Collected material:
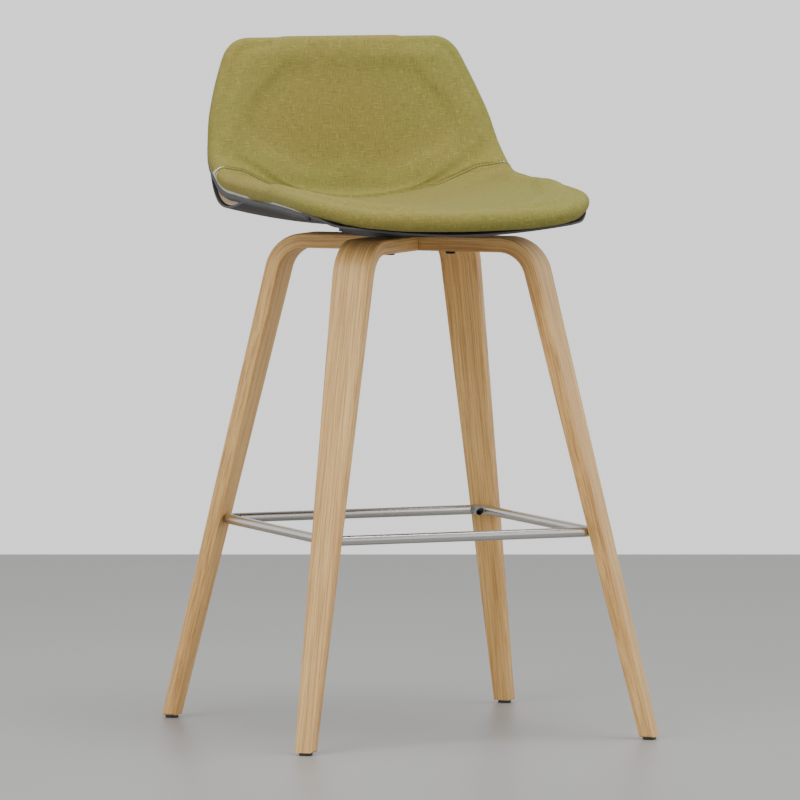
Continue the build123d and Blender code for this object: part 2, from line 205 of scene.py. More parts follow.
def oak(name, angle):
    """Bent laminated oak whose grain runs down one leg and round its bend."""
    shader = Shader(name, OAK_MID, 0.55, Coat_Weight=0.05, Coat_Roughness=0.4)
    turned = shader.stretched(shader.place(), (1, 1, 1), (0, 0, -math.radians(angle)))
    parts = shader.node("ShaderNodeSeparateXYZ", Vector=turned)
    radius, height = bend_centre()
    out = shader.math("SUBTRACT", parts.outputs[0], radius)
    up = shader.math("SUBTRACT", parts.outputs[2], height)
    bearing = shader.math("ARCTAN2", up, out)
    bearing = shader.math("MAXIMUM", shader.math("MINIMUM", bearing, math.pi / 2), LEG_TILT)
    cosine = shader.math("COSINE", bearing)
    sine = shader.math("SINE", bearing)
    layer = shader.math("MULTIPLY_ADD", out, cosine, shader.math("MULTIPLY", up, sine))
    across = shader.math("MULTIPLY", out, sine)
    run = shader.math("SUBTRACT", shader.math("MULTIPLY", up, cosine), across)
    run = shader.math("MULTIPLY_ADD", bearing, -BEND_OUTER, run)
    grain = shader.node("ShaderNodeCombineXYZ", X=run, Y=parts.outputs[1], Z=layer)
    grain_place = grain.outputs[0]
    broad = shader.noise(shader.stretched(grain_place, (2.2, 70, 55)), 1.0, 3.0, 0.55)
    streaks = shader.noise(shader.stretched(grain_place, (9, 620, 480)), 1.0, 3.0, 0.6)
    pores = shader.noise(shader.stretched(grain_place, (55, 2600, 1900)), 1.0, 2.0, 0.6)
    base = shader.ramp(broad, (0.28, OAK_DARK), (0.45, OAK_MID), (0.66, OAK_LIGHT))
    streak = shader.ramp(streaks, (0.38, (0.60, 0.52, 0.42)), (0.54, (1, 1, 1)))
    base = shader.mix(0.8, base, streak, "MULTIPLY")
    pore = shader.ramp(pores, (0.30, (0.45, 0.36, 0.28)), (0.42, (1, 1, 1)))
    base = shader.mix(0.55, base, pore, "MULTIPLY")
    plies = shader.math("FRACT", shader.math("MULTIPLY", layer, 1 / PLY_THICKNESS))
    glue = shader.ramp(plies, (0.0, (0.62, 0.55, 0.48)), (0.09, (1, 1, 1)))
    facing = shader.node("ShaderNodeNewGeometry").outputs["Normal"]
    sideways = shader.node("ShaderNodeVectorRotate", Vector=facing)
    sideways.rotation_type = "Z_AXIS"
    sideways.inputs["Angle"].default_value = -math.radians(angle)
    edge = shader.node("ShaderNodeSeparateXYZ", Vector=sideways.outputs[0]).outputs[1]
    edge = shader.math("GREATER_THAN", shader.math("ABSOLUTE", edge), 0.7)
    shader.colour(shader.mix(shader.math("MULTIPLY", edge, 0.55), base, glue, "MULTIPLY"))
    shader.roughness(shader.math("MULTIPLY_ADD", streaks, -0.25, 0.62))
    relief = shader.math("ADD", pores, shader.math("MULTIPLY", streaks, 0.6))
    shader.bump(relief, 0.00025, 0.5)
    return shader.material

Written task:
All of the lines above need to be given again exactly.

Task output:
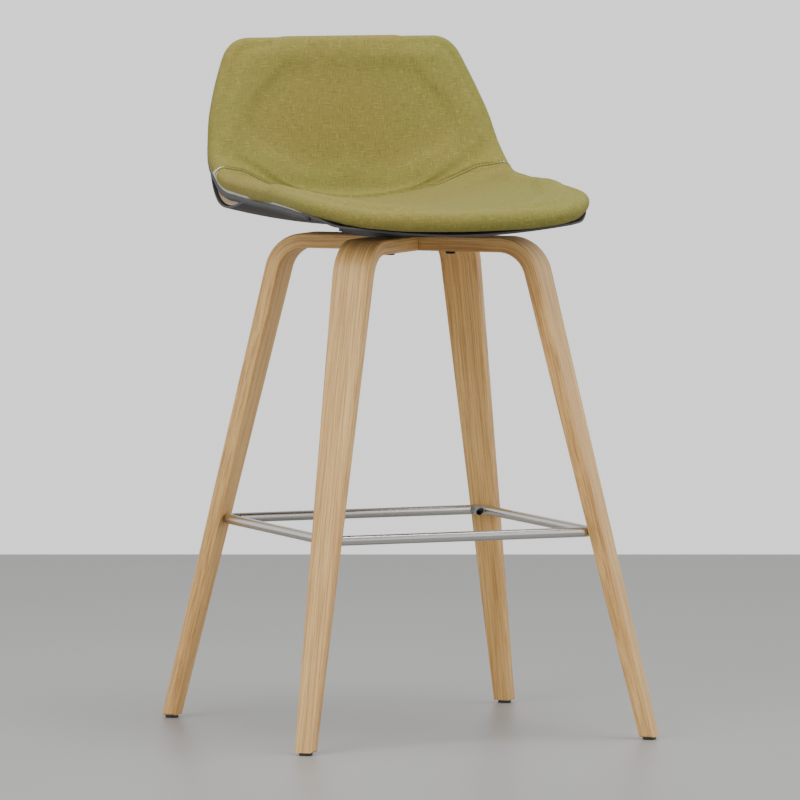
Continue the build123d and Blender code for this object: part 2, from line 205 of scene.py. More parts follow.
def oak(name, angle):
    """Bent laminated oak whose grain runs down one leg and round its bend."""
    shader = Shader(name, OAK_MID, 0.55, Coat_Weight=0.05, Coat_Roughness=0.4)
    turned = shader.stretched(shader.place(), (1, 1, 1), (0, 0, -math.radians(angle)))
    parts = shader.node("ShaderNodeSeparateXYZ", Vector=turned)
    radius, height = bend_centre()
    out = shader.math("SUBTRACT", parts.outputs[0], radius)
    up = shader.math("SUBTRACT", parts.outputs[2], height)
    bearing = shader.math("ARCTAN2", up, out)
    bearing = shader.math("MAXIMUM", shader.math("MINIMUM", bearing, math.pi / 2), LEG_TILT)
    cosine = shader.math("COSINE", bearing)
    sine = shader.math("SINE", bearing)
    layer = shader.math("MULTIPLY_ADD", out, cosine, shader.math("MULTIPLY", up, sine))
    across = shader.math("MULTIPLY", out, sine)
    run = shader.math("SUBTRACT", shader.math("MULTIPLY", up, cosine), across)
    run = shader.math("MULTIPLY_ADD", bearing, -BEND_OUTER, run)
    grain = shader.node("ShaderNodeCombineXYZ", X=run, Y=parts.outputs[1], Z=layer)
    grain_place = grain.outputs[0]
    broad = shader.noise(shader.stretched(grain_place, (2.2, 70, 55)), 1.0, 3.0, 0.55)
    streaks = shader.noise(shader.stretched(grain_place, (9, 620, 480)), 1.0, 3.0, 0.6)
    pores = shader.noise(shader.stretched(grain_place, (55, 2600, 1900)), 1.0, 2.0, 0.6)
    base = shader.ramp(broad, (0.28, OAK_DARK), (0.45, OAK_MID), (0.66, OAK_LIGHT))
    streak = shader.ramp(streaks, (0.38, (0.60, 0.52, 0.42)), (0.54, (1, 1, 1)))
    base = shader.mix(0.8, base, streak, "MULTIPLY")
    pore = shader.ramp(pores, (0.30, (0.45, 0.36, 0.28)), (0.42, (1, 1, 1)))
    base = shader.mix(0.55, base, pore, "MULTIPLY")
    plies = shader.math("FRACT", shader.math("MULTIPLY", layer, 1 / PLY_THICKNESS))
    glue = shader.ramp(plies, (0.0, (0.62, 0.55, 0.48)), (0.09, (1, 1, 1)))
    facing = shader.node("ShaderNodeNewGeometry").outputs["Normal"]
    sideways = shader.node("ShaderNodeVectorRotate", Vector=facing)
    sideways.rotation_type = "Z_AXIS"
    sideways.inputs["Angle"].default_value = -math.radians(angle)
    edge = shader.node("ShaderNodeSeparateXYZ", Vector=sideways.outputs[0]).outputs[1]
    edge = shader.math("GREATER_THAN", shader.math("ABSOLUTE", edge), 0.7)
    shader.colour(shader.mix(shader.math("MULTIPLY", edge, 0.55), base, glue, "MULTIPLY"))
    shader.roughness(shader.math("MULTIPLY_ADD", streaks, -0.25, 0.62))
    relief = shader.math("ADD", pores, shader.math("MULTIPLY", streaks, 0.6))
    shader.bump(relief, 0.00025, 0.5)
    return shader.material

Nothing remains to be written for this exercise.